While Collins was still able to be competitive with the Pirates, he was never able to quite match the same high level of success set by Merfeld. Hampton won 19 games in Collins' first season, a school record for most wins by a first-year coach, but fell just short of a third consecutive MEAC title with a loss to South Carolina State in the MEAC championship game. The Pirates returned to the MEAC title game in 2005, but again fell short, this time falling to Delaware State. Collins was, however, named the MEAC Coach of the Year for his efforts.

In 2006, after finishing in a tie for 5th during the regular season, the Pirates made a surprise run through the MEAC tournament and won their third MEAC title, and their first with Collins at the helm. However, their 16–15 record before the NCAA tournament sent Hampton to the opening-round game in Dayton, Ohio, where the Pirates were eliminated by Monmouth. Just two days after the loss, Collins resigned as the head coach of the Hampton Pirates.

===Winston-Salem State===
Collins returned to his home state in September 2006 when he was hired to lead the Winston-Salem State Rams in their first season of Division I competition. In his first season with the Rams, playing as an independent with a schedule mostly of road games, Collins managed a 5–24 record. The 2007–2008 season, Collins' second with the team, marked the Rams' first season of MEAC competition. In 2010, Winston-Salem State returned to Division II, where the Rams had four-straight winning seasons and two NCAA tournament appearances.

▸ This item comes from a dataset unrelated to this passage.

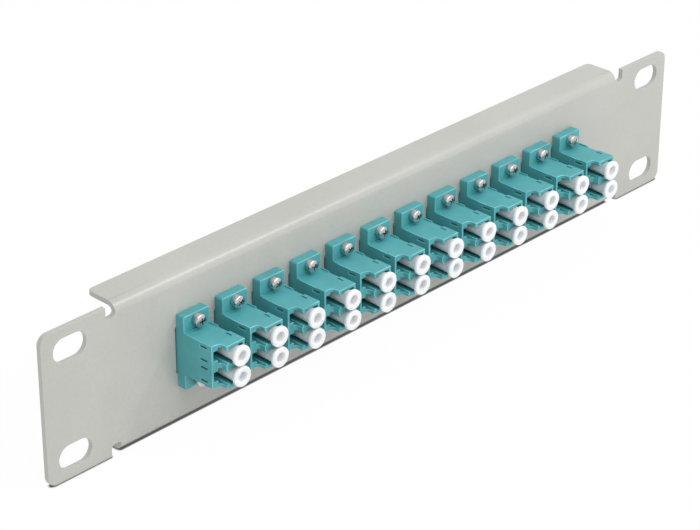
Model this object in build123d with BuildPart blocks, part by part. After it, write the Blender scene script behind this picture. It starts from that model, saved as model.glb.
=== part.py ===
from build123d import *
import os

# Rack panel with a row of duplex fibre couplers. Sizes are in millimetres.
# X runs along the panel, Z points up and the couplers' front ports face -Y.
# The origin is the centre of the four rack slots on the back face of the ears.

# Folded sheet panel
panel_width = 254.0
panel_height = 44.4
sheet_thickness = 1.5
ear_corner_radius = 3.0
rack_slot_spacing_x = 235.0
rack_slot_spacing_z = 31.5
rack_slot_length = 11.0
rack_slot_width = 7.0

# Folded middle of the panel, between the reliefs that separate it from the ears
fold_length = 204.0
fold_depth = 11.0
fold_inner_radius = 1.5
fold_corner_radius = 1.5
relief_width = 3.4
relief_depth = 3.5
relief_corner_radius = 1.2

# Row of couplers
coupler_count = 12
coupler_pitch = 14.0
cutout_corner_radius = 0.5
cutout_side_clearance = 0.1
cutout_end_clearance = 0.4

# Coupler housing: two like halves that meet in the middle of the flange
flange_width = 9.2
flange_height = 22.0
flange_thickness = 3.0
flange_corner_radius = 0.5
body_height = 12.6
body_reach = 13.2
body_key_side = 4.3
root_step = 0.25
root_length = 3.5
root_rib_height = 0.3
root_rib_depth = 0.6
root_rib_width = 0.5
collar_length = 5.6
collar_side_step = 0.5
collar_end_step = 0.1
collar_slot_width = 0.6
collar_slot_length = 2.2
collar_slot_depth = 0.4
collar_slot_inset = 1.5

# Ports: a square socket with a stepped latch way beside it
port_pitch = 6.25
port_offset = 1.7
middle_wall = 1.2
socket_size = 4.6
mouth_width = 4.9
mouth_height = 4.8
neck_depth = 0.9
neck_width = 3.5
shoulder_depth = 1.0
shoulder_width = 4.6
latch_depth = 1.45
latch_width = 2.8
latch_way_length = 8.2
latch_setback = 2.7
latch_setback_width = 2.8
latch_setback_radius = 1.3
window_length = 2.6
window_height = 0.6
window_spread = 3.9
window_inset = 4.6

# Split alignment sleeve and the barrel that holds it
sleeve_length = 6.8
sleeve_outer_diameter = 1.6
sleeve_bore = 1.25
sleeve_slit = 0.3
sleeve_clearance = 0.03
sleeve_end_clearance = 0.05
barrel_wall = 0.62
barrel_lip_length = 0.6
barrel_lip_bore = 1.35

# Dust plug
plug_clearance = 0.05
plug_grip_length = 2.6
plug_tip_diameter = 3.9
plug_flare_diameter = 5.7
plug_head_diameter = 5.9
plug_head_length = 1.5
plug_reach = 2.4
plug_recess_diameter = 2.9
plug_recess_depth = 2.0

# Flange screws and their nuts
screw_spacing = 18.0
screw_diameter = 2.0
screw_length = 8.0
screw_hole_clearance = 0.15
screw_head_diameter = 3.7
screw_head_height = 2.35
screw_head_rim = 1.75
screw_head_fullness = 0.85
screw_recess_width = 0.55
screw_recess_span = 2.4
screw_recess_depth = 1.0
nut_across_flats = 4.0
nut_thickness = 1.6
nut_clearance = 0.025

# Places that follow from the sizes
coupler_places = [(i - (coupler_count - 1) / 2) * coupler_pitch for i in range(coupler_count)]
meeting_y = -sheet_thickness - flange_thickness / 2
port_face = flange_thickness / 2 + body_reach
collar_start = port_face - collar_length
latch_side = flange_width / 2
collar_side = body_key_side + collar_side_step
collar_height = body_height + 2 * collar_end_step
root_side = body_key_side + root_step
root_height = body_height + 2 * root_rib_height
port_heights = (port_pitch / 2, -port_pitch / 2)
barrel_radius = sleeve_outer_diameter / 2 + sleeve_clearance + barrel_wall
barrel_reach = sleeve_length / 2 + sleeve_end_clearance + barrel_lip_length
screw_hole_radius = screw_diameter / 2 + screw_hole_clearance
screw_dome = screw_head_height - screw_head_rim
plug_face = port_face + plug_reach


def box_between(x_low, x_high, height):
    """A rectangle from one x to another, centred on the sketch's x axis"""
    with Locations(((x_low + x_high) / 2, 0)):
        return Rectangle(x_high - x_low, height)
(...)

===Maryland Eastern Shore===
On April 8, 2014, Collins accepted the head coaching job at Maryland Eastern Shore, returning to coaching in the MEAC with the third different team in his career.
2014–2015 "Win Today" Results:

– 100% Graduation Rate

– Best WINNING season in 41 years

– From 6–24 (.200) to 18–15 (.545): 34.5% improvement

– 3–1 (.750) in the Atlantic 10 Conference

– 11–5 (.687) in the Mid-Eastern Athletic Conference MEAC

– 2015 CollegeInsider.com Postseason Tournament (first in 30 years)

– MEAC Coach of the Year

– MEAC Rookie of the Year: Ryan Andino

– Riley Wallace National Player of the Year: Mike Myers

– The Ben Jobe Award National Coach of the Year

– The Hugh Durham Award National Coach of the Year Finalist

On March 26, 2018, Collins contract with Maryland Eastern Shore was not renewed after 4 seasons.

==Personal==
Collins, a Southern Pines, North Carolina native, played four years for the Eastern Kentucky University Colonels and played professional basketball in Helsinki, Finland.

==Head coaching record==

Record table
| Season | Team | Overall | Conference | Standing | Postseason |
Hampton Pirates (Mid-Eastern Athletic Conference) (2002–2006)
| 2002–03 | Hampton | 19–11 | 13–5 | T–2nd |  |
| 2003–04 | Hampton | 13–17 | 11–7 | T–3rd |  |
| 2004–05 | Hampton | 17–13 | 13–5 | T–2nd |  |
| 2005–06 | Hampton | 16–16 | 10–8 | T–5th | NCAA D-I Opening Round |
| Hampton: |  | 65–57 (.533) | 47–25 (.653) |  |  |  |  |  |
Winston-Salem State Rams (NCAA Division I independent) (2006–2007)
| 2006–07 | Winston-Salem State | 4–20 |  |  | ^{A} |
Winston-Salem State Rams (Mid-Eastern Athletic Conference) (2007–2010)
| 2007–08 | Winston-Salem State | 12–17 | ^{A} |  | ^{A} |
| 2008–09 | Winston-Salem State | 8–21 | ^{A} |  | ^{A} |
| 2009–10 | Winston-Salem State | 12–17 | ^{A} |  | ^{A} |
Winston-Salem State Rams (Central Intercollegiate Athletic Association) (2010–2014)
| 2010–11 | Winston-Salem State | 19–8 | 12–5 | T–1st (Southern) |  |
| 2011–12 | Winston-Salem State | 21–9 | 10–6 | T–3rd (Southern) | NCAA D-II First Round |
| 2012–13 | Winston-Salem State | 21–7 | 13–3 | 2nd (Southern) | NCAA D-II First Round |
| 2013–14 | Winston-Salem State | 18–11 | 11–5 | 2nd (Southern) |  |
| Winston-Salem State: |  | 115–110 (.511) | 46–19 (.708) |  |  |  |  |  |
Maryland Eastern Shore Hawks (Mid-Eastern Athletic Conference) (2014–2018)
| 2014–15 | Maryland Eastern Shore | 18–15 | 11–5 | 3rd | CIT First Round |
| 2015–16 | Maryland Eastern Shore | 10–22 | 7–9 | T–6th |  |
| 2016–17 | Maryland Eastern Shore | 14–20 | 9–7 | 6th |  |
| 2017–18 | Maryland Eastern Shore | 7–25 | 3–13 | 12th |  |
| Maryland Eastern Shore: |  | 49–82 (.374) | 30–34 (.469) |  |  |  |  |  |
| Total: |  | 229–249 (.479) |  |  |  |  |  |  |  |
National champion Postseason invitational champion Conference regular season champion Conference regular season and conference tournament champion Division regular season champion Division regular season and conference tournament champion Conference tournament champion

==Notes==
  Winston-Salem State became a transitional member of NCAA Division I in 2006 and was ineligible for postseason competition until the 2010–11 season. However, Winston-Salem State decided to return to Division II after the 2009–10 season.